A trend that Mr. Franklyn observed was that the change in numbers seemed to reflect what was “happening with the positivity rate in the individual communities.” He also noted that “some kids ended up opting in late because a family member was more at risk since the school year started. Some kids, it’s  a matter of helping take care of younger siblings that need to be home.” There did not appear to be a trend as to why students opted into remote learning or opted out; “reasons change,” as Mr. Franklyn explained.

Given the changing statistics, I wondered how Mr. Franklyn, who is the lead person in charge of Millennium’s programming, worked with faculty members to design the schedule to fit the new school year. I asked him if he got inspiration from other schools to guide the process. He responded that he “did not look at what other schools were doing,” but that the chancellor gave schools different models to choose from to busy their schedules on. Mr. Franklyn described these models as “guidelines” to help school programmers ensure that the “entire school population [will not be] coming to school on any given day”.

Mr. Franklyn said that “we chose one of those models…and submitted that to get it approved. And from that, we decided what makes sense on how to group our kids.” This grouping depended on how many students from each grade were coming into the building. For example, Mr. Franklyn pointed out that most 9th grade students “opted into blended learning and for grade 12, a lot less opted to come in…It made sense to [group freshmen and seniors] for attendance. And then grade 10 and 11 sort of balanced out.” These are the sort of things that Mr. Franklyn and fellow planners looked at in order to make the schedule “manageable.” He noted that they had to consider “who would be the teachers teaching” on given days. They also had to consider who would be serving on the 9th-grade advisory team.

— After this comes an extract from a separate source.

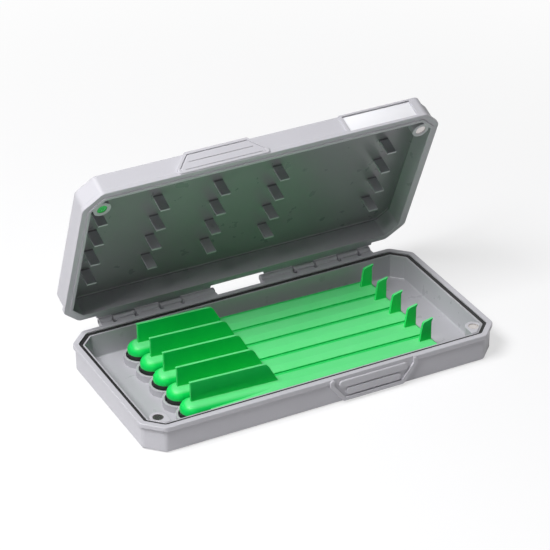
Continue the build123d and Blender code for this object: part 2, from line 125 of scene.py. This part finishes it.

Finalizing a schedule in a normal year is a complicated puzzle, but this year presented an even greater challenge. Proportional representation of students by grade, course preferences–“those are the kind of factors that we consider to figure out what’s the best way to group the kids,” says Mr. Franklyn. “[Then] it was just a matter of getting the class sizes back to about fifteen kids per section so the kids could be in-person learning with teachers in small classroom settings.” In addition, the MBHS program reduced the number of class meetings while extending the duration of each meeting. “So you know all your classes meet for synchronous learning for 80 minutes one time a week. That’s because the state set the amount of time that you are required to have kids in front of the teacher.” 

Middle school students are scheduled to return to the classroom on February 25th. As of publication, it is unclear when and if New York City high schoolers will return to buildings for in-person instruction this year. But President Joe Biden is on the record asserting that is a priority for his administration to see students return to in-person learning as soon as possible, as long as safety precautions are met.